THE PROBLEM:
Copy exactly the lines from the start of the data below through the one that carries "import Module from 'manifold-3d';", and only those.

AVAILABLE DATA:
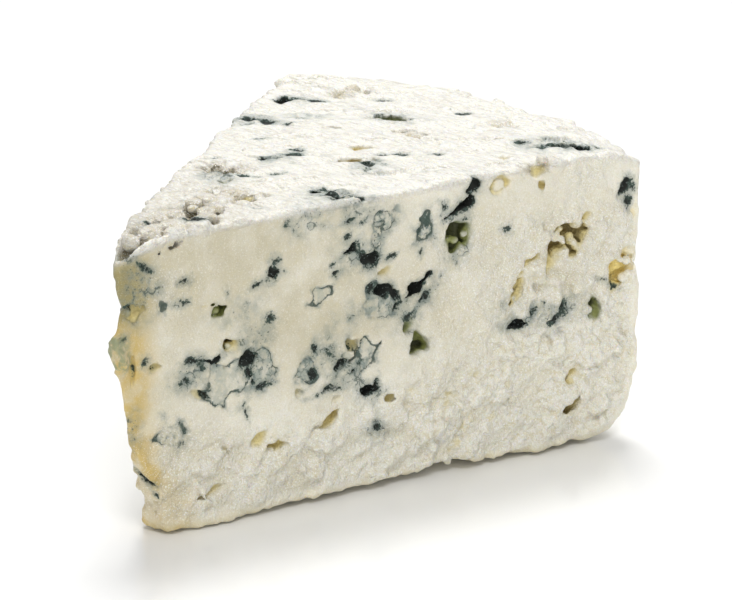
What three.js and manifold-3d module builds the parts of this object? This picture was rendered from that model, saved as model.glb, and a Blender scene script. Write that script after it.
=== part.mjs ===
// A wedge of blue cheese: a piece cut from the lower half of a round wheel.
// The wheel was halved by a level wire cut, which is the flat top, and then cut
// towards its centre twice, which gives the two side faces and the thin tip.
// Units are millimetres, +Z is up, the tip points to -Y and the rind is at +Y.

import * as THREE from 'three';
import { mergeVertices } from 'three/addons/utils/BufferGeometryUtils.js';
import Module from 'manifold-3d';

// Driving dimensions of the wedge.
const wheelRadius = 100; // wheel centre to rind
const halfAngle = THREE.MathUtils.degToRad(22.4); // between the middle line and each side face
const height = 53.5; // base to wire-cut top
const rimSetback = 10; // how far the rounded lower rim draws in at the base
const rimRise = 13; // how high up the rind that rounding reaches
const tipReach = 3; // the side faces meet this far past the wheel's centre at the base
const tipLean = 4.3; // and this much further out at the top
const tipDroop = 2.6; // the top sinks this much at the tip
const tipDroopReach = 13; // and is level again this far from it
const tipBlunt = 3; // length of face worn off the tip's edge
const footBlunt = 12; // length of face worn off it at the base
const footBluntRise = 22; // height over which the foot's wear fades out
const farBow = 1.8; // the far side face bows out this much at its middle
const cornerWear = 1; // length of face worn off each upright rind edge
const topWear = 1.6; // width of the worn edge all round the top
const unevenness = 0.45; // height of the waves left by the cuts and the mould
const footBand = 3; // the waves fade out over this height above the flat base

// How finely the body is divided.
const outlineSteps = 108;
const wallLayers = 14;
const topRings = 7;
const layerCrowding = 0.45; // the wall layers crowd towards the rounded rim by this share
const knobDetail = 1; // how often the facets of a hollow are split
const middle = new THREE.Vector2(0, wheelRadius * 0.6); // where the base and the top close

// Hollows in the paste, open to a face. side is +1 or -1, along is measured
// from the wheel centre towards the rind, up from the base, wide runs along the
// face, tall runs up it, deep goes into the paste, and roll tips it over.
const hollows = [
  { side: 1, along: 15.5, up: 38.5, wide: 4.5, tall: 2.2, deep: 2.5, roll: 10 },
  { side: 1, along: 17, up: 31.5, wide: 6.5, tall: 3.5, deep: 4.5, roll: 20 },
  { side: 1, along: 11, up: 24.5, wide: 4.5, tall: 2.4, deep: 2.5, roll: 0 },
  { side: 1, along: 21, up: 28.5, wide: 2.6, tall: 5, deep: 3, roll: -20 },
  { side: 1, along: 28, up: 27.5, wide: 2.6, tall: 4.6, deep: 3, roll: 15 },
  { side: 1, along: 32, up: 23.5, wide: 3.4, tall: 3.4, deep: 2.5, roll: 0 },
  { side: 1, along: 42, up: 27, wide: 5, tall: 3, deep: 3, roll: 25 },
  { side: 1, along: 53, up: 25.5, wide: 4.4, tall: 4.6, deep: 4, roll: 0 },
  { side: 1, along: 53.5, up: 35.5, wide: 7, tall: 2, deep: 3, roll: 35 },
  { side: 1, along: 61, up: 43, wide: 5, tall: 5.4, deep: 4.5, roll: 0 },
  { side: 1, along: 61.5, up: 48.5, wide: 7, tall: 2.2, deep: 3, roll: 25 },
  { side: 1, along: 74.5, up: 25, wide: 5, tall: 3, deep: 4, roll: 0 },
  { side: 1, along: 75.5, up: 33, wide: 3, tall: 6, deep: 4, roll: -30 },
  { side: 1, along: 84, up: 38.5, wide: 4, tall: 7, deep: 5, roll: -15 },
  { side: 1, along: 91, up: 25.5, wide: 2.6, tall: 3, deep: 4, roll: 0 },
  { side: 1, along: 96, up: 31.5, wide: 4.5, tall: 6, deep: 5, roll: 10 },
  { side: -1, along: 22, up: 36, wide: 5, tall: 4, deep: 4, roll: 15 },
  { side: -1, along: 30, up: 20, wide: 6, tall: 3, deep: 4, roll: -20 },
  { side: -1, along: 44, up: 33, wide: 5, tall: 6, deep: 5, roll: 30 },
  { side: -1, along: 58, up: 24, wide: 6, tall: 4, deep: 4, roll: 0 },
  { side: -1, along: 66, up: 41, wide: 7, tall: 3, deep: 4, roll: 25 },
  { side: -1, along: 82, up: 30, wide: 4, tall: 6, deep: 4, roll: -10 },
];

// A lump of mould that stands out of the tip's edge.
const lump = { up: 34.5, out: 0.6, wide: 5, tall: 6.5, seed: 8 };

const paste = new THREE.MeshStandardMaterial({ color: 0xe6e2d4, roughness: 0.6, metalness: 0 });
paste.name = 'cheese';

// Gentle waves of mixed directions, from long to short, between -1 and 1.
function waves(point) {
  let sum = 0;
  let share = 0.5;
  let length = 46;
  for (let i = 0; i < 6; i += 1) {
    const turn = i * 2.4 + 0.7;
    const across = point.x * Math.cos(turn) + point.y * Math.sin(turn);
    const phase = (across + point.z * Math.cos(turn * 1.7)) / length;
    sum += share * Math.sin(phase * 2 * Math.PI + turn);
    share *= 0.72;
    length *= 0.63;
  }
  return sum;
}

// How far the rind draws in at a height: a quarter of an ellipse at the base.
function rimInset(up) {
  const rest = Math.max(0, 1 - up / rimRise);
  return rimSetback * (1 - Math.sqrt(1 - rest * rest));
}

// Where the two side faces meet at a height.
function tipY(up) {
  return -tipReach - tipLean * up / height;
}

// How much of each side face is worn off at the tip at a height.
function bluntAt(up) {
  const faded = THREE.MathUtils.smoothstep(up, 0, footBluntRise);
  return THREE.MathUtils.lerp(footBlunt, tipBlunt, faded);
}

// The wedge's outline at a height, seen from above and drawn in by inset.
function outlineAt(up, inset) {
  const tip = new THREE.Vector2(0, tipY(up));
  const radius = wheelRadius - rimInset(up);
  const corner = new THREE.Vector2(Math.sin(halfAngle), Math.cos(halfAngle)).multiplyScalar(radius);
  const alongFace = corner.clone().sub(tip).normalize();
  const tipSide = tip.clone().addScaledVector(alongFace, bluntAt(up));
  const faceEnd = corner.clone().addScaledVector(alongFace, -cornerWear);
  const wornAngle = halfAngle - cornerWear / radius;
  const arcStart = Math.PI / 2 - wornAngle;
  const path = new THREE.Path();
  path.moveTo(tipSide.x, tipSide.y);
  path.lineTo(faceEnd.x, faceEnd.y);
  path.quadraticCurveTo(
    corner.x, corner.y,
    radius * Math.cos(arcStart), radius * Math.sin(arcStart),
  );
  path.absarc(0, 0, radius, arcStart, Math.PI - arcStart, false);
  path.quadraticCurveTo(-corner.x, corner.y, -faceEnd.x, faceEnd.y);
  const bow = new THREE.Vector2(-alongFace.y, -alongFace.x).multiplyScalar(2 * farBow);
  bow.add(new THREE.Vector2((-faceEnd.x - tipSide.x) / 2, (faceEnd.y + tipSide.y) / 2));
  path.quadraticCurveTo(bow.x, bow.y, -tipSide.x, tipSide.y);
  path.quadraticCurveTo(tip.x, tip.y, tipSide.x, tipSide.y);
  const points = path.getSpacedPoints(outlineSteps).slice(0, outlineSteps);
  return points.map((point) => drawnIn(point, inset));
}

// The point moved towards the middle of the wedge by inset.
function drawnIn(point, inset) {
  const toMiddle = middle.clone().sub(point).normalize();
  return point.clone().addScaledVector(toMiddle, inset);
}

// The top is level but for the droop at the tip.
function topAt(x, y) {
  const fromTip = Math.hypot(x, y - tipY(height));
  const near = Math.max(0, 1 - fromTip / tipDroopReach);
  return height - tipDroop * near * near * (3 - 2 * near);
}

// The rings of the body, from the middle of the base, up the wall, to the
// middle of the top. The first and last rings are single points.
function bodyRings() {
  const rings = [];
  for (let layer = 0; layer <= wallLayers; layer += 1) {
    const share = layer / wallLayers;
    const up = (height - topWear) * share * (1 - layerCrowding * (1 - share));
    rings.push(outlineAt(up, 0).map((point) => at(point, wallHeight(point, up))));
  }
  const rim = outlineAt(height, topWear);
  for (let ring = 0; ring < topRings; ring += 1) {
    const spread = 1 - ring / topRings;
    const points = rim.map((point) => middle.clone().lerp(point, spread));
    rings.push(points.map((point) => at(point, topAt(point.x, point.y))));
  }
  return { rings, foot: at(middle, 0), crown: at(middle, topAt(middle.x, middle.y)) };
}

// Wall layers follow the drooping top in proportion to their height.
function wallHeight(point, up) {
  return up * topAt(point.x, point.y) / height;
}

function at(point, up) {
  return new THREE.Vector3(point.x, point.y, up);
}

// Joins the rings and the two end points into one closed skin.
function skin({ rings, foot, crown }) {
  const points = [foot, ...rings.flat(), crown];
  const index = [];
  const start = (ring) => 1 + ring * outlineSteps;
  const last = points.length - 1;
  for (let step = 0; step < outlineSteps; step += 1) {
    const next = (step + 1) % outlineSteps;
    index.push(0, start(0) + next, start(0) + step);
    for (let ring = 0; ring < rings.length - 1; ring += 1) {
      const a = start(ring) + step;
      const b = start(ring) + next;
      const c = start(ring + 1) + next;
      const d = start(ring + 1) + step;
      index.push(a, b, c, a, c, d);
    }
    index.push(start(rings.length - 1) + step, start(rings.length - 1) + next, last);
  }
  const geometry = new THREE.BufferGeometry().setFromPoints(points);
  geometry.setIndex(index);
  return geometry;
}

// Lifts the skin in and out by the waves, and keeps the base flat.
function roughened(geometry) {
  geometry.computeVertexNormals();
  const place = geometry.attributes.position;
  const normal = geometry.attributes.normal;
  const point = new THREE.Vector3();
  const out = new THREE.Vector3();
  for (let i = 0; i < place.count; i += 1) {
    point.fromBufferAttribute(place, i);
    out.fromBufferAttribute(normal, i);
    const free = THREE.MathUtils.smoothstep(point.z, 0, footBand);
    point.addScaledVector(out, unevenness * waves(point) * free);
    place.setXYZ(i, point.x, point.y, point.z);
  }
  geometry.deleteAttribute('normal');
  return geometry;
}

// A knobbly ball, stretched to the given half sizes.
function knob(halfX, halfY, halfZ, seed) {
  const ball = new THREE.IcosahedronGeometry(1, knobDetail);
  ball.deleteAttribute('normal');
  ball.deleteAttribute('uv');
  const place = ball.attributes.position;
  for (let i = 0; i < place.count; i += 1) {
    const x = place.getX(i);
    const y = place.getY(i);
    const z = place.getZ(i);
    const lumps = 0.16 * Math.sin(4 * x + seed) * Math.cos(3.4 * y - seed);
    const swell = 1 + lumps + 0.1 * Math.sin(5 * z + 2 * seed);
    place.setXYZ(i, x * swell * halfX, y * swell * halfY, z * swell * halfZ);
  }
  return mergeVertices(ball, 1e-4);
}

// A knob turned and set on a side face, its second axis along the face normal.
function hollowShape(hollow, order) {
  const shape = knob(hollow.wide / 2, hollow.deep, hollow.tall / 2, order);
  shape.rotateY(THREE.MathUtils.degToRad(-hollow.roll) * hollow.side);
  shape.rotateZ(hollow.side * (Math.PI / 2 - halfAngle));
  const x = hollow.side * hollow.along * Math.sin(halfAngle);
  const y = hollow.along * Math.cos(halfAngle);
  shape.translate(x, y, hollow.up);
  return shape;
}

function lumpShape() {
  const shape = knob(lump.wide / 2, lump.wide / 2, lump.tall / 2, lump.seed);
  shape.translate(0, tipY(lump.up) - lump.out + tipBlunt, lump.up);
  return shape;
}

function toSolid(wasm, geometry) {
  return new wasm.Manifold(new wasm.Mesh({
    numProp: 3,
    vertProperties: new Float32Array(geometry.attributes.position.array),
    triVerts: new Uint32Array(geometry.index.array),
  }));
}

function toGeometry(solid) {
  const mesh = solid.getMesh();
  const geometry = new THREE.BufferGeometry();
  geometry.setAttribute('position', new THREE.BufferAttribute(mesh.vertProperties, 3));
  geometry.setIndex(new THREE.BufferAttribute(mesh.triVerts, 1));
  return geometry;
}

// Sets the origin at the middle of the box's base.
function centred(geometry) {
  geometry.computeBoundingBox();
  const { min, max } = geometry.boundingBox;
  return geometry.translate(-(min.x + max.x) / 2, -(min.y + max.y) / 2, -min.z);
}

const wasm = await Module();
wasm.setup();

let body = toSolid(wasm, mergeVertices(roughened(skin(bodyRings())), 1e-5));
body = body.add(toSolid(wasm, lumpShape()));
hollows.forEach((hollow, order) => {
  body = body.subtract(toSolid(wasm, hollowShape(hollow, order + 1)));
});

const wedge = new THREE.Mesh(centred(toGeometry(body)), paste);
wedge.name = 'cheese_wedge';

const group = new THREE.Group();
group.name = 'blue_cheese_wedge';
group.add(wedge);

export default group;
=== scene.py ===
import math
import bmesh
import bpy
import numpy as np
import openvdb
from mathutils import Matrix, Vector


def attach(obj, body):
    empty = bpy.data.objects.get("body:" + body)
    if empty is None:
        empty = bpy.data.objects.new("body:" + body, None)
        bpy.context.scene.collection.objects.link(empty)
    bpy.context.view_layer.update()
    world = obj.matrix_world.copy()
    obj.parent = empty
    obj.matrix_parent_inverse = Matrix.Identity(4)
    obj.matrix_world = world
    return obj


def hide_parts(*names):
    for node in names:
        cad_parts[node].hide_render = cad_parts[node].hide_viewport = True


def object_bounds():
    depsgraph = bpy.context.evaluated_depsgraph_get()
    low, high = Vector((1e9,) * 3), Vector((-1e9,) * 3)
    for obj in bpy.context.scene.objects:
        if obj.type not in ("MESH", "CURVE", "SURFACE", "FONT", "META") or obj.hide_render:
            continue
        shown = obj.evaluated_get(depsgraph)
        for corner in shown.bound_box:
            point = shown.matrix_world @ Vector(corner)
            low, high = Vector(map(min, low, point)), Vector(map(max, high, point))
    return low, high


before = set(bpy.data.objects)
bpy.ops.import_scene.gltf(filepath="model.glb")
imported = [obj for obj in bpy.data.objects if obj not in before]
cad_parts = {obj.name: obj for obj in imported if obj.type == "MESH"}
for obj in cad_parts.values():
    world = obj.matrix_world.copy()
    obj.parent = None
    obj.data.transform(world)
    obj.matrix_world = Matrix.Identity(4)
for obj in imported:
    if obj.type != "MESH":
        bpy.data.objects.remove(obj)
cadLow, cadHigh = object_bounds()
print("frame loaded")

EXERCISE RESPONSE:
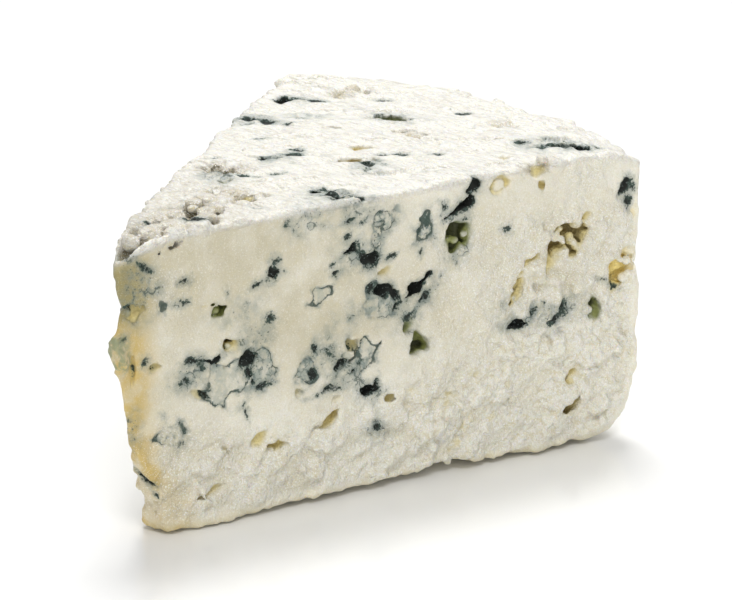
What three.js and manifold-3d module builds the parts of this object? This picture was rendered from that model, saved as model.glb, and a Blender scene script. Write that script after it.
=== part.mjs ===
// A wedge of blue cheese: a piece cut from the lower half of a round wheel.
// The wheel was halved by a level wire cut, which is the flat top, and then cut
// towards its centre twice, which gives the two side faces and the thin tip.
// Units are millimetres, +Z is up, the tip points to -Y and the rind is at +Y.

import * as THREE from 'three';
import { mergeVertices } from 'three/addons/utils/BufferGeometryUtils.js';
import Module from 'manifold-3d';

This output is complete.